In an effort to clean up the industry, the FDA is proposing the most sweeping new regulations in two decades. The most controversial would set uniform definitions for types of bottled waters, such as "artesian," "mineral," "distilled" and "natural spring." These terms are now generally ill defined. Some names, such as Grayson's "mountain water" and Music's "glacier water," defy definition since no such categories exist.
The hottest dispute is over "spring water," the most popular type on the market. Many hydrologists, state regulators and small bottlers favor the traditional geological definition, which has been adopted by North Carolina and several other states: water that flows naturally to the earth's surface and is drawn off there. Water sucked up through layers of earth via boreholes, they contend, may be of poorer quality because it can contain impurities.
Big bottlers, however, led by the International Bottled Water Association, are lobbying for a more liberal interpretation, which would include water collected from underground springs using drilled holes. Such companies as McKesson (producer of the Sparkletts, Alhambra and Crystal labels) and Evian argue that boreholes are just another way of extracting water of the same quality. With boreholes, water can be pumped out in much higher volume and at lower cost. Says Kim Jeffery, president of Perrier Group of America (Poland Spring, Calistoga, Arrowhead, Great Bear, Volvic): "Whether you deliver it by C-section or natural childbirth, it's still a baby."

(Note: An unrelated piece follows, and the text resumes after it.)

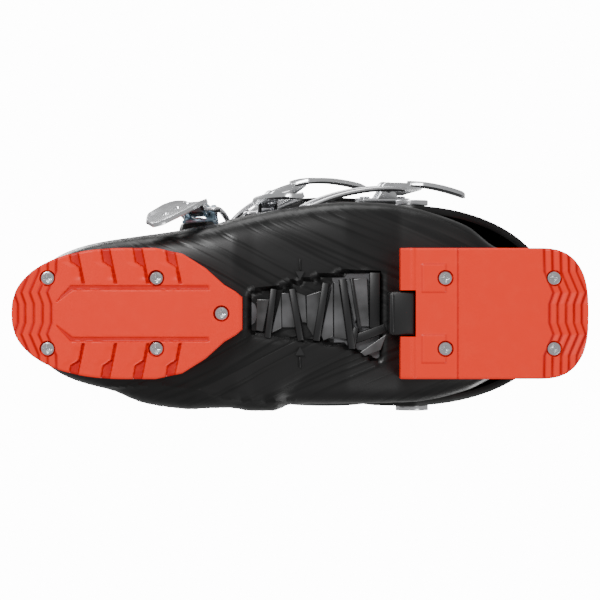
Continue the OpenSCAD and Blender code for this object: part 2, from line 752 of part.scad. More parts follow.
module toe_buckle_base() { place(toe_buckle) buckle_base(); }
module toe_buckle_rivets() { place(toe_buckle) base_rivets(); }
module toe_ladder() { place(toe_buckle) ladder(toe_buckle); }
module toe_ladder_rivets() { place(toe_buckle) ladder_rivet_set(toe_buckle); }
module toe_lever() { place(toe_buckle) lever(toe_buckle); }
module toe_lever_pin() { place(toe_buckle) lever_pin(); }
module toe_bail() { place(toe_buckle) bail(toe_buckle); }
module toe_bail_barrel() { place(toe_buckle) bail_barrel(); }

module instep_buckle_base() { place(instep_buckle) buckle_base(); }
module instep_buckle_rivets() { place(instep_buckle) base_rivets(); }
module instep_ladder() { place(instep_buckle) ladder(instep_buckle); }
module instep_ladder_rivets() { place(instep_buckle) ladder_rivet_set(instep_buckle); }
module instep_lever() { place(instep_buckle) lever(instep_buckle); }
module instep_lever_pin() { place(instep_buckle) lever_pin(); }
module instep_bail() { place(instep_buckle) bail(instep_buckle); }
module instep_bail_barrel() { place(instep_buckle) bail_barrel(); }

module lower_cuff_buckle_base() { place(lower_cuff_buckle) buckle_base(); }
module lower_cuff_buckle_rivets() { place(lower_cuff_buckle) base_rivets(); }
module lower_cuff_ladder() { place(lower_cuff_buckle) ladder(lower_cuff_buckle); }
module lower_cuff_ladder_rivets() { place(lower_cuff_buckle) ladder_rivet_set(lower_cuff_buckle); }
module lower_cuff_lever() { place(lower_cuff_buckle) lever(lower_cuff_buckle); }
module lower_cuff_lever_pin() { place(lower_cuff_buckle) lever_pin(); }
module lower_cuff_bail() { place(lower_cuff_buckle) bail(lower_cuff_buckle); }
module lower_cuff_bail_barrel() { place(lower_cuff_buckle) bail_barrel(); }

module upper_cuff_buckle_base() { place(upper_cuff_buckle) buckle_base(); }
module upper_cuff_buckle_rivets() { place(upper_cuff_buckle) base_rivets(); }
module upper_cuff_ladder() { place(upper_cuff_buckle) ladder(upper_cuff_buckle); }
module upper_cuff_ladder_rivets() { place(upper_cuff_buckle) ladder_rivet_set(upper_cuff_buckle); }
module upper_cuff_lever() { place(upper_cuff_buckle) lever(upper_cuff_buckle); }
module upper_cuff_lever_pin() { place(upper_cuff_buckle) lever_pin(); }
module upper_cuff_bail() { place(upper_cuff_buckle) bail(upper_cuff_buckle); }
module upper_cuff_bail_barrel() { place(upper_cuff_buckle) bail_barrel(); }

lower_shell();
toe_sole();
heel_sole();
toe_sole_screws();
heel_sole_screws();
arch_lock_block();
boot_board();
liner_foot();
instep_gasket();
toe_buckle_base();
toe_buckle_rivets();
toe_ladder();
toe_ladder_rivets();
instep_buckle_base();
instep_buckle_rivets();
instep_ladder();
instep_ladder_rivets();
pivot_bush_outer();
pivot_bush_inner();
cuff();
pivot_bolt_outer();
pivot_bolt_inner();
spine_plate();
spine_screws();
rear_spoiler();
liner_cuff();
liner_tongue();
liner_pull_loop();
power_strap();
power_strap_rivets();
lower_cuff_buckle_base();
lower_cuff_buckle_rivets();
lower_cuff_ladder();
lower_cuff_ladder_rivets();
upper_cuff_buckle_base();
upper_cuff_buckle_rivets();
upper_cuff_ladder();
upper_cuff_ladder_rivets();
toe_lever();
toe_lever_pin();
toe_bail();
toe_bail_barrel();
instep_lever();
instep_lever_pin();
instep_bail();
instep_bail_barrel();
lower_cuff_lever();
lower_cuff_lever_pin();
lower_cuff_bail();
lower_cuff_bail_barrel();
upper_cuff_lever();
upper_cuff_lever_pin();
upper_cuff_bail();
upper_cuff_bail_barrel();
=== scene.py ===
import math
import bpy
import bmesh
from mathutils import Matrix, Vector


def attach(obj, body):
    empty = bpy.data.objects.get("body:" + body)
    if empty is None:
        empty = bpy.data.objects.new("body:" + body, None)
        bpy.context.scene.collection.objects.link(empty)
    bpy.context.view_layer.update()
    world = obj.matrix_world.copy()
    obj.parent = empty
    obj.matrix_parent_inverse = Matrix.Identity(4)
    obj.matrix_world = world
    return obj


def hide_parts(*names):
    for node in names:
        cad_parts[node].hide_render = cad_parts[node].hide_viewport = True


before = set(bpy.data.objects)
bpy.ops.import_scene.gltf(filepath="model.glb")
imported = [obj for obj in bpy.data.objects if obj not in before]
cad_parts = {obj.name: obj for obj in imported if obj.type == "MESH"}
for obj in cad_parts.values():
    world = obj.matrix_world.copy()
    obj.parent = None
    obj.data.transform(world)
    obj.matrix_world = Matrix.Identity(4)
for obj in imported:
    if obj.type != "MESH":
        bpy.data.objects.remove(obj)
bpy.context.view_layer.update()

# A left ski boot: +X to the toe, +Y to the outer side, +Z up. Sizes are in millimetres
# until a piece is finished, and then its mesh is scaled to metres.
MM = 0.001
SHELL, CUFF = "shell", "cuff_body"

# ---------------------------------------------------------------- hand tools


def let_go():
    if bpy.context.object and bpy.context.object.mode != "OBJECT":
        bpy.ops.object.mode_set(mode="OBJECT")
    bpy.ops.object.select_all(action="DESELECT")


def hold(*objs):
    let_go()
    for obj in objs:
        obj.select_set(True)
    bpy.context.view_layer.objects.active = objs[0]


def named(obj, name):
    obj.name = name
    obj.data.name = name
    return obj


def apply_modifier(obj, kind, **settings):
    hold(obj)
    mod = obj.modifiers.new(kind.title(), kind)
    for key, value in settings.items():
        setattr(mod, key, value)
    bpy.ops.object.modifier_apply(modifier=mod.name)
    return obj


def tidy_mesh(obj, distance=0.02, fill=True):
    hold(obj)
    bpy.ops.object.mode_set(mode="EDIT")
    bpy.ops.mesh.select_all(action="SELECT")
    bpy.ops.mesh.remove_doubles(threshold=distance)
    if fill:
        bpy.ops.mesh.fill_holes(sides=0)
    bpy.ops.mesh.select_all(action="SELECT")
    bpy.ops.mesh.normals_make_consistent(inside=False)
    bpy.ops.object.mode_set(mode="OBJECT")
    return obj


def rounded(obj, width, segments=2, angle=38):
    return apply_modifier(obj, "BEVEL", width=width, segments=segments, limit_method="ANGLE",
                          angle_limit=math.radians(angle), harden_normals=False)


def walled(obj, thickness):
    """Gives a sheet its wall, inwards from its outer face."""
    return apply_modifier(obj, "SOLIDIFY", thickness=thickness, offset=-1,
                          use_even_offset=False, use_quality_normals=True)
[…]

If the FDA adopts the geological definition, half of all so-called natural spring waters would have to change their labels. No bottler, though, wants to give up the highly coveted "spring" label, since it commands premium prices over other waters. If the FDA stops short of the strict standard, contends James Heaton III, president of the National Spring Water Association in Banner Elk, North Carolina, "the government will be handing the big boys a license to lie to the public." Meantime, the industry's lobbying effort, warns Heaton, could backfire. Consumers, he says, could lose even more confidence in bottled waters. With bottlers already struggling to stay afloat -- annual growth has slowed to 3%, in contrast to 500% in the 1980s -- that's the last thing the companies need.